▶ INFORMATION SHOWN
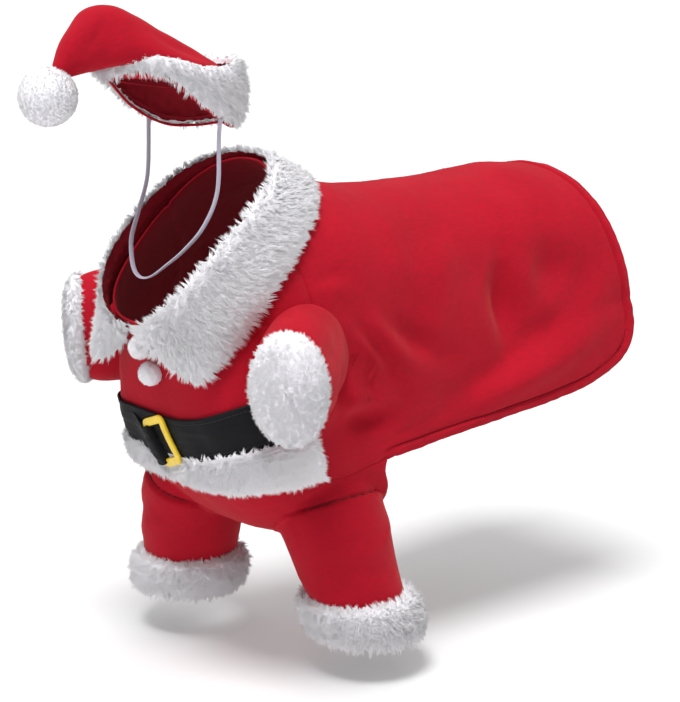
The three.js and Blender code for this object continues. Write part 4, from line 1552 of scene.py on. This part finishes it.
buttonRadius = 10
shortFur = {"perClump": 8, "clumpWide": 0.5, "wide": 0.42, "gather": 0.15, "stray": 0.3, "crisp": 0.12}
shortFur.update(deep=2.4, thin=(0, 0))
for name, height, seed in [("upper", -106, 151), ("lower", -130, 161)]:
    place, out = frontSpotAt(0.0, height)
    fur = dict(shortFur, locks=2600, long=1.5, stand=1.0, seed=seed)
    centre = place + out * (seatGap + buttonRadius * 0.5)
    makeBall(f"button_{name}_ball", f"button_{name}", centre, buttonRadius, fur, (place, out))
print("buttons done")


# The hat

hatRows = table(
    ("topY", "topZ", "lowY", "lowZ", "half"),
    [
        (-86, 84, -178, 101, 44),
        (-95, 101, -184, 109, 43),
        (-118, 117, -190, 111, 39),
        (-148, 135, -198, 110, 33),
        (-170, 149, -205, 108.5, 28),
        (-189, 157, -210, 108, 23),
        (-206, 155, -215, 107.5, 18.5),
        (-218, 145, -219, 107, 14),
        (-228, 133, -223, 106.5, 10.5),
        (-235, 119, -226, 106, 7),
    ],
)
hatRoll = 0.12
pompomMiddle = np.array([0, -242, 94.0])
hatFolds = [
    fold(-2.0, 6, (1.2, 40), (2.4, 60), (3.6, 62)),
    fold(1.8, 6, (1.1, 75), (2.2, 88), (3.6, 84)),
    fold(-1.6, 5, (5.0, 60), (5.8, 85), (6.6, 80)),
    fold(-1.4, 4, (6.2, 50), (6.9, 80), (7.4, 110)),
    fold(-2.0, 6, (1.3, -50), (2.5, -60), (3.9, -55)),
    fold(1.6, 6, (1.1, -85), (2.3, -95), (3.8, -90)),
    fold(-1.5, 5, (5.6, -60), (6.2, -85), (6.9, -95)),
    fold(-1.4, 6, (1.1, 8), (2.0, -6), (3.2, 4)),
]


def hatRing(row, t):
    s = between(hatRows, row)
    p = hoop(s, -s["half"] * boxy(np.sin(t), 0.9), np.cos(t))
    p[..., 2] += hatRoll * p[..., 0]
    return p


def makeHat():
    row, t = mesh2(np.linspace(0, 9, 90), turns(84))
    p, n = spotOn(hatRing, row, t)
    n = toward(n, p - p.mean(1, keepdims=True))
    # the seam runs along the lower side of the cone, and the point goes into the pompom
    seam_shadow = np.abs(np.angle(np.exp(1j * (t - math.pi)))) * 20
    lift = 0.3 * ripple(p, 26, 41) + relief(p, laid(hatFolds, hatRing)) - np.exp(-((seam_shadow / 1.6) ** 2))
    p = p + n * lift[..., None]
    into = np.array([0.25, 0.5, 0.7])[:, None, None]
    p = np.concatenate([p, p[-1:] + (pompomMiddle - p[-1:]) * into])
    n = np.concatenate([n, n[-3:]])
    cone = clothShell("hat_cloth", p, gridNormals(p, n, True), clothThick, [red, redInside], True)
    return dressed(cone, "red_cloth", "hat_cone")


hatCloth = makeHat()

brimRows = table(
    ("low", "high", "thick"),
    [(101, 15, 8), (106, 15, 9), (98, 18, 10), (75, 32, 13), (59, 47, 16), (56, 54, 17), (58, 52, 17)],
)
brimOval = {"y": -134, "halfWide": 47, "halfLong": 53}


def makeBrim():
    # A roll of fur: the locks stand on its outside, and the hat's lining shows inside
    turn, t = mesh2(np.linspace(0, 2 * math.pi, 160), np.linspace(0, 190, 22) * degree)
    away = np.abs(np.where(turn > math.pi, turn - 2 * math.pi, turn)) / math.pi
    s = between(brimRows, away * 6)
    out = np.stack([np.sin(turn), -np.cos(turn), 0 * turn], -1)
    x, y = brimOval["halfWide"] * out[..., 0], brimOval["y"] + brimOval["halfLong"] * out[..., 1]
    centre = np.stack([x, y, s["low"] + s["high"] / 2], -1)
    across = out * (s["thick"] / 2 * np.sin(t))[..., None]
    p = centre + across
    p[..., 2] += s["high"] / 2 * np.cos(t) + hatRoll * p[..., 0]
    p, like = p.transpose(1, 0, 2), across.transpose(1, 0, 2)
    like = like + np.array([0, 0, 1.0]) * np.cos(t.T)[..., None]
    n = closedNormals(p, like)
    deep = s["thick"].T * 0.55
    fur = dict(longFur, locks=16500, long=8, stand=0.5, seed=171, thin=(0, 1))
    # on top the hat's cloth presses the fur down, except at the back
    free = smooth(away.T, 0.62, 0.85)
    pressed = smooth(-t.T, -85 * degree, -35 * degree) * (1 - free)
    fur["lying"] = (1 - 0.7 * pressed) * (1 - 0.75 * smooth(t.T, 150 * degree, 178 * degree))
    flow = {"flow": (0.15, 0.5), "edges": (0, 0.1, 0.2)}
    base, locks = makeFur("brim", "hat_brim", p, n, deep, fur, under=redInside, loop=True, **flow)
    inner = p[-1] + np.array([0, 0, -0.4])
    dressed(tubeAlong("brim_piping", inner, 1.1, 1.1, n[-1], red), "red_cloth")
    return base, locks


brimBase, brimLocks = makeBrim()
pompomFur = dict(shortFur, locks=13000, long=2.0, stand=1.3, seed=191)
makeBall("pompom", "hat_pompom", pompomMiddle, 22, pompomFur)
print("hat done")


# What is cloth, and the size it was cut to


cuts = [
    (backCloth, (0.44, 0.40), 0.172, "draped", hemThread),
    (jacketCloth, (0.25, 0.18), 0.044, "stretched", []),
    (trouserCloth, (0.36, 0.26), 0.07, "hung", []),
    (collarBase, (0.42, 0.075), 0.027, "folded", collarLocks),
    (bandBase, (0.27, 0.04), 0.0105, "stretched", bandLocks),
    (beltCloth, (0.32, 0.034), 0.0108, "stretched", beltThread),
    (hatCloth, (0.22, 0.18), 0.02, "draped", []),
    (brimBase, (0.32, 0.038), 0.012, "stretched", brimLocks),
    (cuffBase["left"], (0.27, 0.037), 0.0098, "folded", cuffLocks["left"]),
    (cuffBase["right"], (0.26, 0.037), 0.0096, "folded", cuffLocks["right"]),
]
for cloth, flat, area, held, others in cuts:
    list(others)
print("cloth done")


# Floor and light, in metres

stage = {"floor": -0.385, "half": 14}


def makeStage():
    mesh = bpy.data.meshes.new("floor")
    h, z = stage["half"], stage["floor"]
    mesh.from_pydata([(-h, -h, z), (h, -h, z), (h, h, z), (-h, h, z)], [], [(0, 1, 2, 3)])
    floor = bpy.data.objects.new("floor", mesh)
    bpy.context.collection.objects.link(floor)
    g = Graph("floor_paper")
    haze = g.noise(900, 2, 0.5)
    paper = g.mix(haze, (0.62, 0.62, 0.625), (0.64, 0.64, 0.645))
    glow = {"Emission_Color": (1, 1, 1, 1), "Emission_Strength": 0.2}
    mesh.materials.append(g.finish(Base_Color=paper, Roughness=0.8, Specular_IOR_Level=0.1, **glow))


def makeLight(name, kind, place, target, strength, **settings):
    data = bpy.data.lights.new(name, kind)
    data.energy = strength
    for setting, value in settings.items():
        setattr(data, setting, value)
    lamp = bpy.data.objects.new(name, data)
    lamp.location = place
    lamp.rotation_mode = "QUATERNION"
    lamp.rotation_quaternion = (Vector(place) - Vector(target)).to_track_quat("Z", "Y")
    bpy.context.collection.objects.link(lamp)


makeStage()
middle = (0, 0, -0.12)
makeLight("key", "SUN", (0.25, -0.45, 1.45), middle, 3.1, angle=24 * degree)
makeLight("overhead", "SUN", (-0.3, 0.3, 1.5), middle, 0.6, angle=80 * degree)
makeLight("front", "AREA", (-0.6, -2.2, 0.7), middle, 3, shape="DISK", size=1.3)


def makeWorld():
    # Soft light all round, brighter low down as pale walls are
    world = bpy.data.worlds.new("studio")
    world.use_nodes = True
    tree = world.node_tree
    sky = tree.nodes["Background"]
    place = tree.nodes.new("ShaderNodeTexCoord")
    apart = tree.nodes.new("ShaderNodeSeparateXYZ")
    ramp = tree.nodes.new("ShaderNodeMapRange")
    for i, value in enumerate((0.05, 0.6, 0.45, 0.40)):
        ramp.inputs[i + 1].default_value = value
    tree.links.new(place.outputs["Generated"], apart.inputs[0])
    tree.links.new(apart.outputs["Z"], ramp.inputs[0])
    tree.links.new(ramp.outputs[0], sky.inputs["Strength"])
    sky.inputs["Color"].default_value = (1, 1, 1, 1)
    bpy.context.scene.world = world


makeWorld()
bpy.context.scene.view_settings.view_transform = "Standard"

▶ AIM OF THE TASK
List every line above containing the word "scene".

▶ FINAL RESULT
The three.js and Blender code for this object continues. Write part 4, from line 1552 of scene.py on. This part finishes it.
    bpy.context.scene.world = world
bpy.context.scene.view_settings.view_transform = "Standard"